Task details: Output all of the data below exactly as given.
--- BEGIN ---
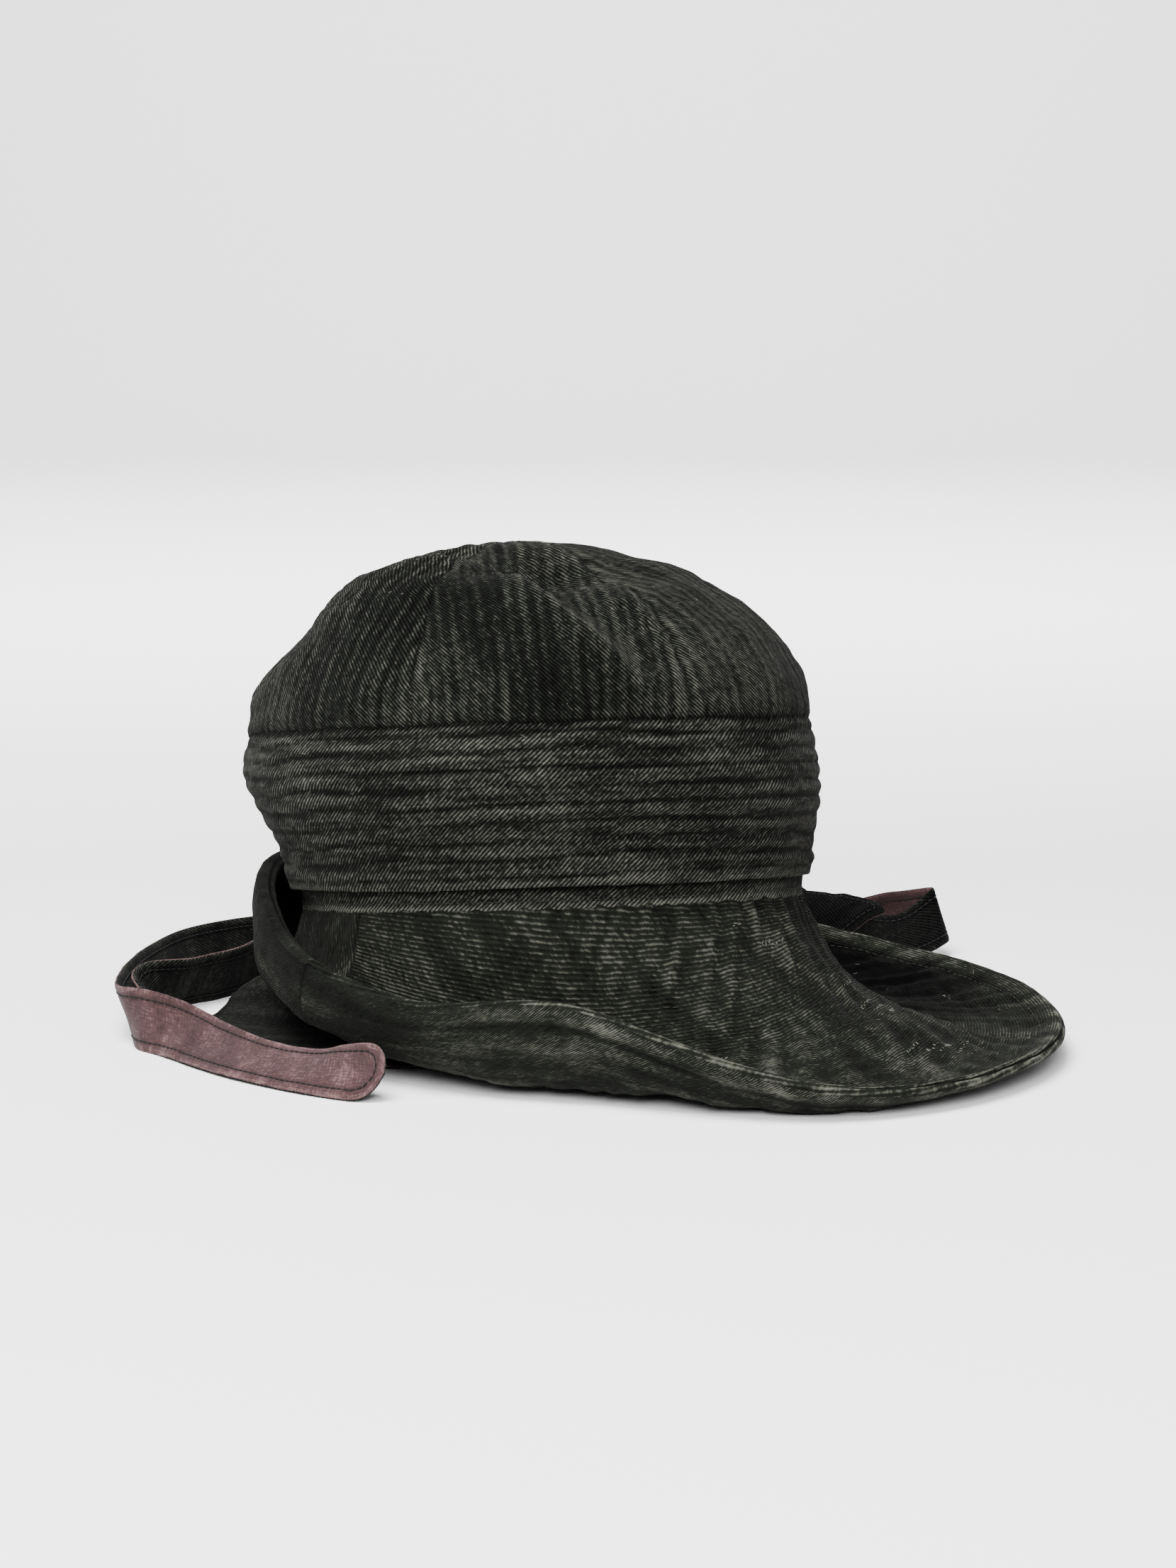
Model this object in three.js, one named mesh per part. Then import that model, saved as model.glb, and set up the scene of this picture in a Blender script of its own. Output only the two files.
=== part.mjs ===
// A washed denim sailor's hat: six soft crown panels over a tall side band, a narrow recessed strip,
// a brim in two panels that is long at the front and turned up round the back, and two ear flaps
// that spread on the surface, each with a long lined strap.
// Millimetres, +Z up. The long front brim points along +X, and the wearer's left is +Y.
import * as THREE from 'three';

// Driving sizes of the hat's body
const headLength = 192;
const headWidth = 169;
const seamHeight = 51;
const stripHeight = 8;
const bandHeight = 58;
const crownHeight = 70;
const frontTilt = 5.2;
const sideTilt = 6.7;

// Driving sizes of the brim, the ear flaps and the straps
const brimWidth = 92;
const flapLength = 130;
const strapWidth = 22;
const strapSpan = 188;

// Cloth and clearances
const bodyCloth = 2;
const brimCloth = 2.4;
const flapPly = 1;
const seamGap = 0.3;
const foldClearance = 3;

const denim = new THREE.MeshStandardMaterial({ color: '#2c2e2b', roughness: 0.92, metalness: 0 });
const brimDenim = new THREE.MeshStandardMaterial({ color: '#31342f', roughness: 0.92, metalness: 0 });
const lining = new THREE.MeshStandardMaterial({ color: '#77595c', roughness: 0.95, metalness: 0 });

const radians = THREE.MathUtils.degToRad;
const hat = new THREE.Group();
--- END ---
Correct response:
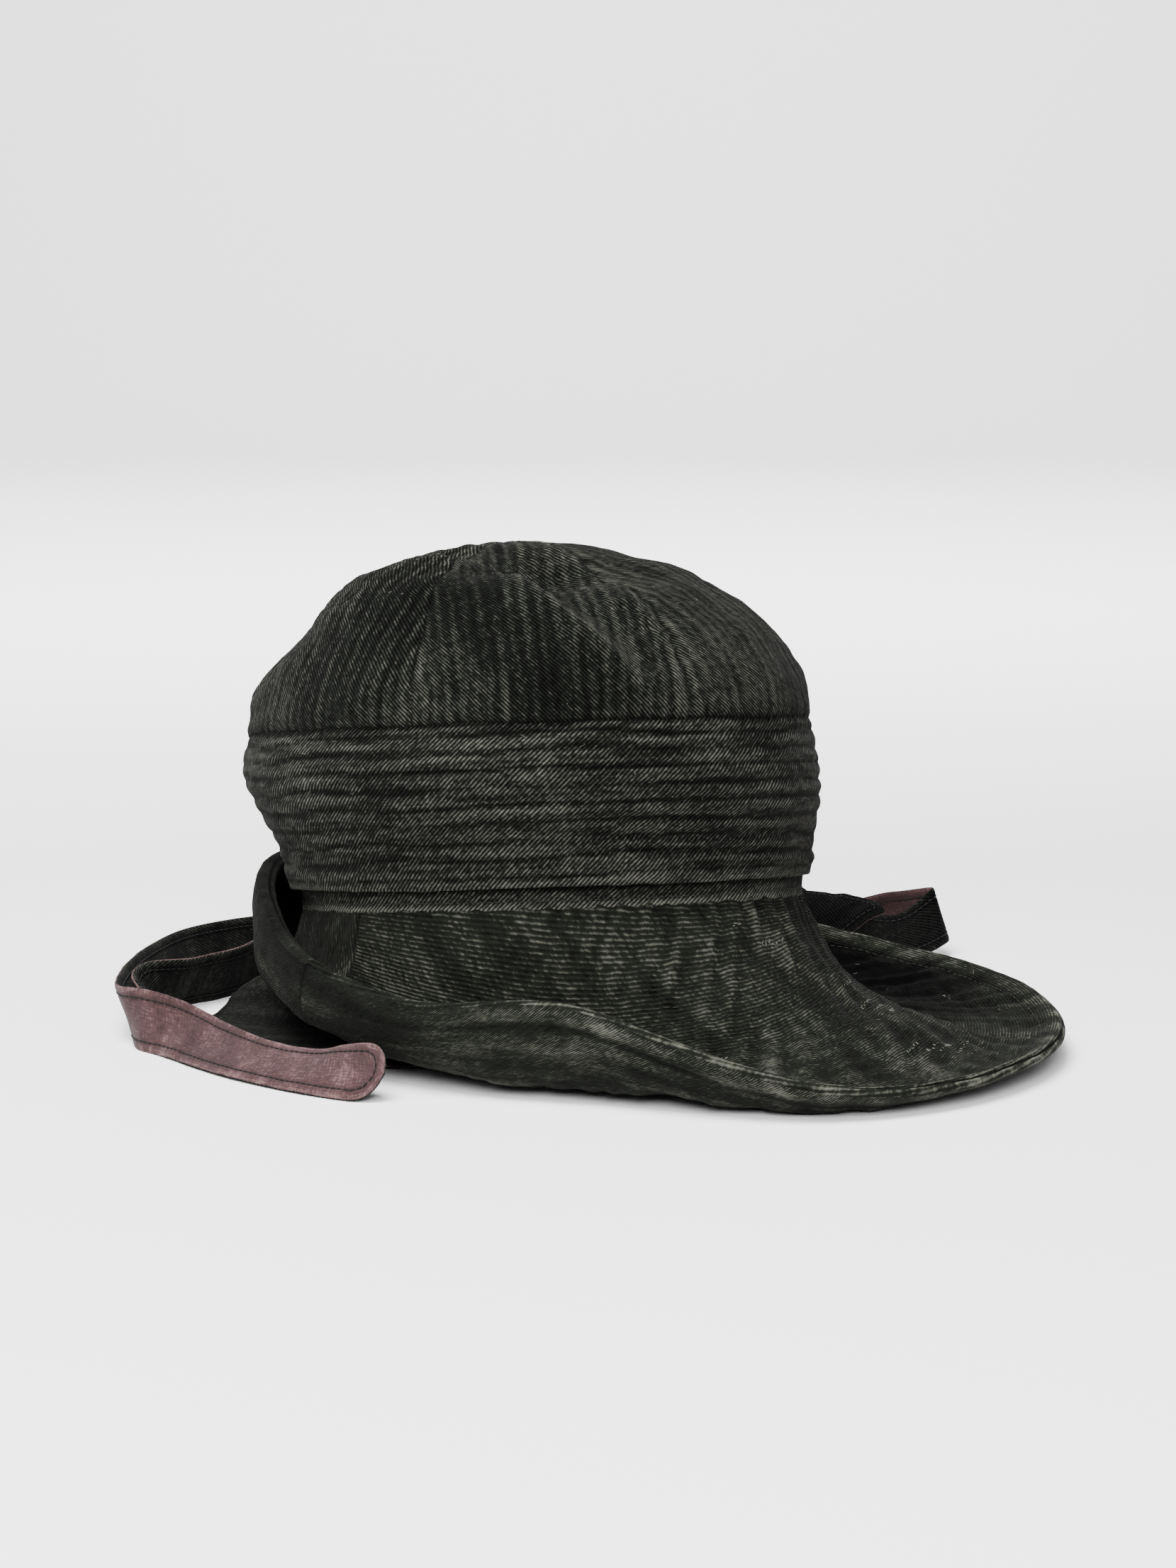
Model this object in three.js, one named mesh per part. Then import that model, saved as model.glb, and set up the scene of this picture in a Blender script of its own. Output only the two files.
=== part.mjs ===
// A washed denim sailor's hat: six soft crown panels over a tall side band, a narrow recessed strip,
// a brim in two panels that is long at the front and turned up round the back, and two ear flaps
// that spread on the surface, each with a long lined strap.
// Millimetres, +Z up. The long front brim points along +X, and the wearer's left is +Y.
import * as THREE from 'three';

// Driving sizes of the hat's body
const headLength = 192;
const headWidth = 169;
const seamHeight = 51;
const stripHeight = 8;
const bandHeight = 58;
const crownHeight = 70;
const frontTilt = 5.2;
const sideTilt = 6.7;

// Driving sizes of the brim, the ear flaps and the straps
const brimWidth = 92;
const flapLength = 130;
const strapWidth = 22;
const strapSpan = 188;

// Cloth and clearances
const bodyCloth = 2;
const brimCloth = 2.4;
const flapPly = 1;
const seamGap = 0.3;
const foldClearance = 3;

const denim = new THREE.MeshStandardMaterial({ color: '#2c2e2b', roughness: 0.92, metalness: 0 });
const brimDenim = new THREE.MeshStandardMaterial({ color: '#31342f', roughness: 0.92, metalness: 0 });
const lining = new THREE.MeshStandardMaterial({ color: '#77595c', roughness: 0.95, metalness: 0 });

const radians = THREE.MathUtils.degToRad;
const hat = new THREE.Group();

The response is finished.